Going for the gold

Recently, in the fine online publication from the UK called Need-To-Know (www.ntk.net), I found the most wonderful video (see www.ntk.net/ballmer/dancemonkeyboy.mpg). It was of Microsoft CEO Steve Ballmer dancing around on a stage hollering, "Give it up for me" and "I love this company", demonstrating that he's not quite ready for events like the "Escape from Alcatraz" Triathlon just held in San Francisco (www.bayinsider.com/partners/alcatraz/).

To compete in such an event requires grit and gumption, and my excuse is that if it wasn't for my knee operation, I'd be right there alongside my brother-inlaw Quinn, who was crazy (and fit) enough to participate.

Yep, to be a contender you have to be committed, focused and determined. That doesn't stop you from being realistic about winning or - given the competition - not winning, but you have to be in there to do more than try.

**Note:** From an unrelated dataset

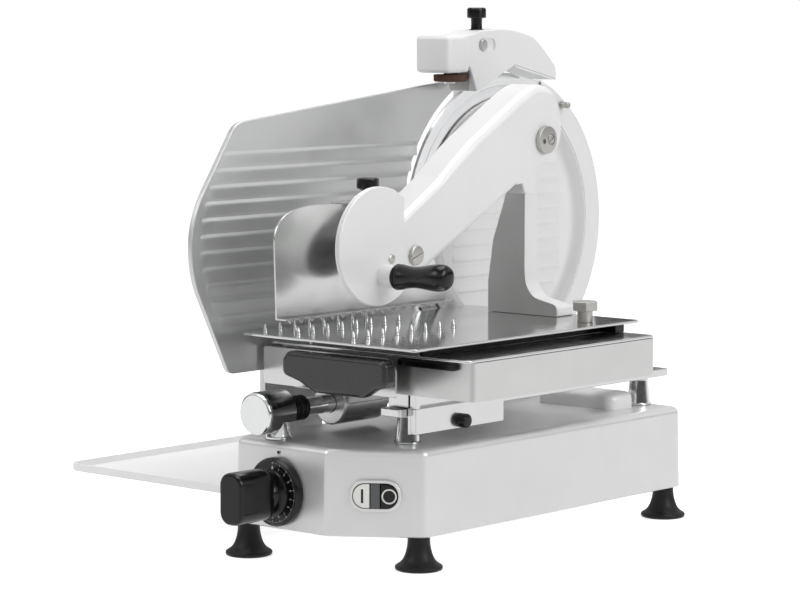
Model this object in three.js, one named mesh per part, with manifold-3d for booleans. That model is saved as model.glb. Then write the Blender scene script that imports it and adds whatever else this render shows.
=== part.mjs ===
// A vertical straight-feed meat slicer with a 350 mm blade, driven by a motor in its base.
// Millimetres. +X is the operator's right, +Y is the way the carriage travels, +Z is up.
import * as THREE from "three";
import { mergeVertices } from "three/addons/utils/BufferGeometryUtils.js";
import Module from "manifold-3d";

const wasm = await Module();
wasm.setup();

// Clearances and facets
const seat = 0.3; // between pieces that are bolted or seated on one another
const running = 0.6; // round shafts and slides that move
const overrun = 4; // how far a cut runs past the face that it opens
const fine = 44; // facets of the large round pieces
const round = 16;
const small = 12;
const turn = 2 * Math.PI;
const degree = Math.PI / 180;

// Base housing, standing on four feet, with a chamfered front right corner
const base = {
  width: 220.5, length: 507, bottom: 36, top: 127.5,
  chamferX: 85.5, chamferY: 60,
  wall: 5, draft: 2, corner: 10, rounding: 8,
};
const cover = { thickness: 2.5 };
const dome = { left: -38, right: 73, front: 168, rear: 214, height: 18, rounding: 7 };
const foot = { sole: 25, neck: 11.7, lip: 5, flare: 16, insetFront: 12.5, insetRear: 13.5, insetSide: 12.4 };
const footRightFront = { insetSide: 17.25, insetFront: 68.5 };
const gland = { x: 40, z: 62, outer: 11, bore: 4.5, length: 16, nut: 5 };

// Rails on turned posts
const rod = { x: -61.4, z: 157, radius: 10, length: 533 };
const rodCap = { radius: 22.5, length: 21, pocket: 18.4, rounding: 2 };
const bumper = { radius: 13.5, groove: 11.8, behindEnd: 50.5, pitch: 7.5, ribs: 3 };
const rail = { left: 48, right: 76, bottom: 158, thickness: 8.4, front: -196, rear: 270 };
const post = { foot: 14.35, head: 10, collar: 2, frontInset: 33.5, rearInset: 34.5, railFront: -167 };

// Blade and what surrounds it
const blade = { y: 203, z: 327.4, radius: 175, face: -113, thickness: 3, hub: 34, bore: 12 };
const ringLap = { over: 3.5, under: 24.5 };
const ring = {
  outer: blade.radius + ringLap.over, inner: blade.radius - ringLap.under, wall: 2.4, lip: 2.2, depth: 16,
  from: -140, to: 68,
};
const ringPin = { y: 302, z: 462.5, radius: 4.4, reach: 9, collar: 6.2, collarWidth: 3 };
const plate = {
  radius: 148.6, thickness: 2.4, gap: 1, bandOuter: 144, bandInner: 118, dish: 1.6,
};
const coverRib = { half: 98, pitch: 17.7, count: 9, first: 254, height: 1.3, width: 9 };

// Head casting behind the blade, with the belt drive
const head = {
  front: -127, rear: -182, wall: 6, radius: 88, columnFront: 123, columnRear: 292,
  bottom: 44, flangeTop: 118,
};
const ringArms = { angles: [40, -8, -62], width: 22, depth: 12 };
const tieRod = { radius: 5 };
const rearCover = { thickness: 4 };
const bearing = { outer: 30, flange: 42, flangeWidth: 4, length: 22 };
const shaft = { radius: 12, rear: -172 };
const motor = { y: 203, z: 80, radius: 38, left: -84, right: 66, shaft: 8 };
const motorFoot = { inset: 20, width: 22, half: 26, height: 16 };
const belt = { left: -166, width: 12, thickness: 3.6 };
const bigPulley = { radius: 74, rim: 16, web: 4 };
const smallPulley = { radius: 20 };

// Gauge plate, moved by the dial through a spiral cam
const gauge = {
  face: -112, rib: 1, thickness: 6, travel: 15, gap: 3, edge: 1.2,
  margin: 13, ribPitch: 17.1, ribFirst: 254, ribCount: 11, ribWidth: 11, ribRise: 0.7,
  front: -309, rear: 203, bottom: 193, top: 496,
  bulgeHeight: 330, bulgeSpan: 130, upperBulge: 66, lowerBulge: 78,
  outlineShares: [
    [0.1699, 0], [0.7598, 0], [1, 0.4436], [0.8164, 1], [0.7051, 0.9818], [0.1582, 0.8812],
    [0.127, 0.8779, 0.1113, 0.8284], [0.043, 0.6601], [0, 0.5578, 0, 0.4521],
    [0, 0.3465, 0.0254, 0.2706], [0.0996, 0.0231], [0.1074, 0, 0.123, 0],
  ],
};
const carrier = {
  back: -134, thickness: 8, front: -186, rear: -96, bottom: 58, top: 300, corner: 8,
  padInset: 10, padHalf: 12, padHeights: [230, 270], shoulder: 40, neck: 30,
};
const slideBar = { y: -150, z: 75, radius: 9, tip: 3, boss: 15, bossLength: 20 };
const guideBar = { y: -112, z: 75, radius: 6, end: -60 };
const dial = { x: -43, z: 75.5, radius: 36.4, thickness: 8, edge: 3, hub: 15 };
const dialKnob = { width: 31, height: 54, length: 63, waist: 4, neck: 22 };
const dialShaft = { radius: 5, rear: -138 };
const cam = { smallest: 10, thickness: 10, sweep: 300 };

// Switch on the chamfer
const switchPlate = {
  width: 54, height: 33, proud: 3.4, border: 2.4, z: 79.5, wall: 1.2,
  bodyWidth: 49.6, bodyHeight: 28.6, bodyDepth: 30, lens: 11, buttonDepth: 10, buttonProud: 1.8,
};

// Carriage on the rails
const box = {
  left: -106, right: 172, front: -192, rear: 115, bottom: 182, top: 221.7, wall: 3,
  notchX: 16, notchY: 11, corner: 6,
};
const lid = { front: -200, thickness: 3, corner: 7 };
const frontPlate = {
  left: -108, right: 80, bottom: 180, top: 220, face: -207, thickness: 3, corner: 13,
  spacer: 6, spacerShare: [0.27, 0.8],
};
const handle = {
  left: -41, right: 104, bottom: 193, top: 224, front: -250, depth: 18, rounding: 4,
  lowLeft: -18, lowRight: 87, tipLeft: 4, tipRight: 70, low: 183,
  lug: 16, lugHeight: 16, lugAt: [-14, 62],
};
const gripBar = { left: 75, right: 152, top: 220.5, height: 8, depth: 6.5 };
const bearingBlock = { front: -165, saddleLeft: -104, saddleRight: -40, saddleBottom: 171 };
const sleeve = { radius: 19, front: -140, rear: -85 };
const shoe = {
  front: -184, rear: -41, left: 50, plate: 88, plateThickness: 8, plateTop: 167.2,
  bottom: 139.5, web: 76.8, strip: 7,
};
const lockKnob = { y: -112, z: 148, radius: 7.5, head: 10, screw: 4 };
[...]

In the network and computer industries we aim to compete seriously and, given the hours many of us work, the concept of marathon performance is not absent from our world. Thus, I would like to offer a plan for an IT Olympics that will test the mettle of the best our industries have to offer:

Event 1: Long-distance customer service. Contestants will line up on the starting grid with telephones with faulty headsets and attempt to diagnose problems presented by end users, most of whom have no understanding of the subject at hand and speak something that sounds like normal language but with a restricted vocabulary.

This event lasts for eight hours a day, five days a week, and the last competitor to attempt to take his life will be declared the winner.

Note: after this event, psychiatric help will be made available to all finalists.

Event 2: Budget balancing. Contestants will attempt to create a budget for staffing a programming, support or other technical department, buying software and hardware and then run the whole mess for less money than the sales department spends on one of their bogus sales meetings at some exotic hotel where they all manage to eat to excess, get hideously drunk, smoke too many cigars and play golf while the rest of the company is covering for their sorry asses.

Event 3: Disappearing Web sites. In this event, contestants will attempt to figure out how and why Fidelity.com disappears from view when the CEO wants to access it, while sites such as eBay never go away.

And they'll do this while dealing with enraged users like the narky guy in shipping who is complaining about not being able to reach Fedex.com, but who is really complaining because he can't access his league site.

Event 4: Hitting the moving target. Armed only with the chicken scratches drawn on a restaurant napkin by the CEO and vice president of marketing, contestants have to implement a major strategic network development such that any random request up to and including a complete redesign can be accommodated within 48 hours. Contestants who attempt to assault members of their senior management will be disqualified.

Event 5: Synchronised installation. Teams are tasked with installing an entire departmental network over a weekend armed only with a screwdriver, an endless supply of pizza and soft drinks, and only the vaguest site plan.

You will agree that these are fine and worthy events for us sturdy IT professionals. My only concern is now getting Ballmer in shape.